◆ DIRECTIONS:
Look through the data and write out every line with the word "bodies" in it.
[BEGIN]
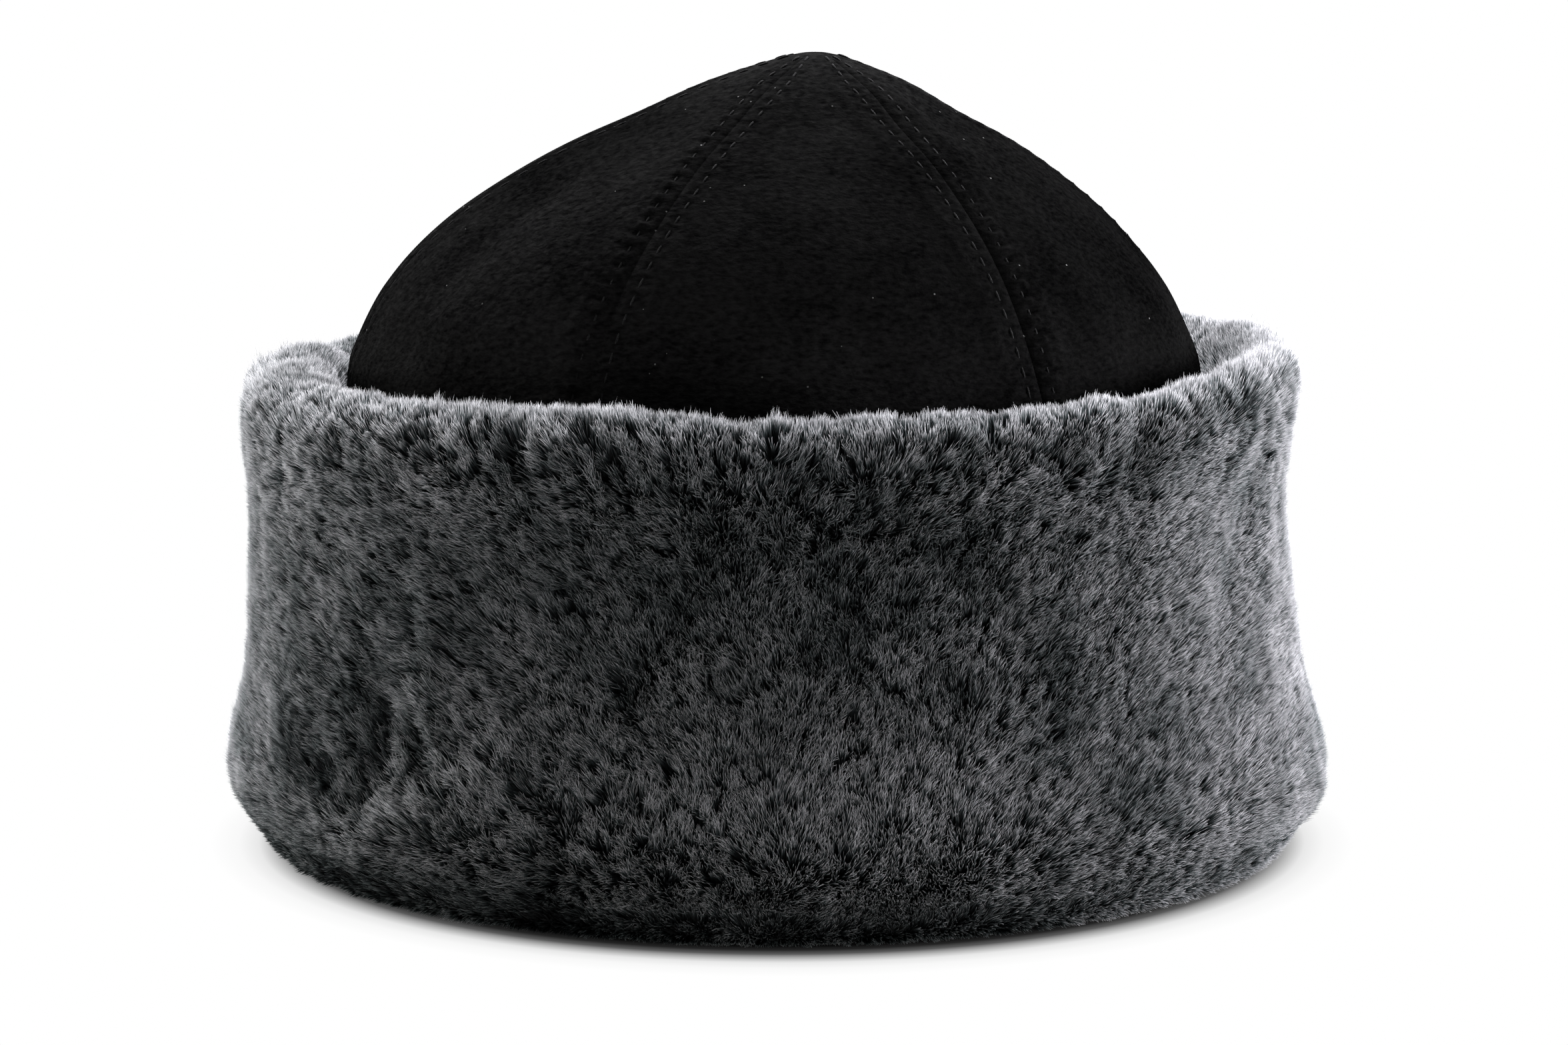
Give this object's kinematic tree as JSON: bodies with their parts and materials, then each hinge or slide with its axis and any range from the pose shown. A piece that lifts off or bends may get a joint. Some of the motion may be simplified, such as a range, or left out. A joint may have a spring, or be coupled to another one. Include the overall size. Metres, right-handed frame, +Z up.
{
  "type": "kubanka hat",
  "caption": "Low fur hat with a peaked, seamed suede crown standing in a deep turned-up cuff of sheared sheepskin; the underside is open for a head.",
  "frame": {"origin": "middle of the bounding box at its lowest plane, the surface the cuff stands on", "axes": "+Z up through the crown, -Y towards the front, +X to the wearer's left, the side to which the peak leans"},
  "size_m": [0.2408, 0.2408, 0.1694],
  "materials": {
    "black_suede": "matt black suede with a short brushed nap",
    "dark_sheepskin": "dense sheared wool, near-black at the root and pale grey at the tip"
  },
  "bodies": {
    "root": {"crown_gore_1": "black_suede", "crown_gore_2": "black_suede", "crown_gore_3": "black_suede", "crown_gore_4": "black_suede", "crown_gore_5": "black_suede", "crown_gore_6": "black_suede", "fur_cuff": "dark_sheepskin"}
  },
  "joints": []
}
[END]
◆ TASK RESPONSE:
Give this object's kinematic tree as JSON: bodies with their parts and materials, then each hinge or slide with its axis and any range from the pose shown. A piece that lifts off or bends may get a joint. Some of the motion may be simplified, such as a range, or left out. A joint may have a spring, or be coupled to another one. Include the overall size. Metres, right-handed frame, +Z up.
  "bodies": {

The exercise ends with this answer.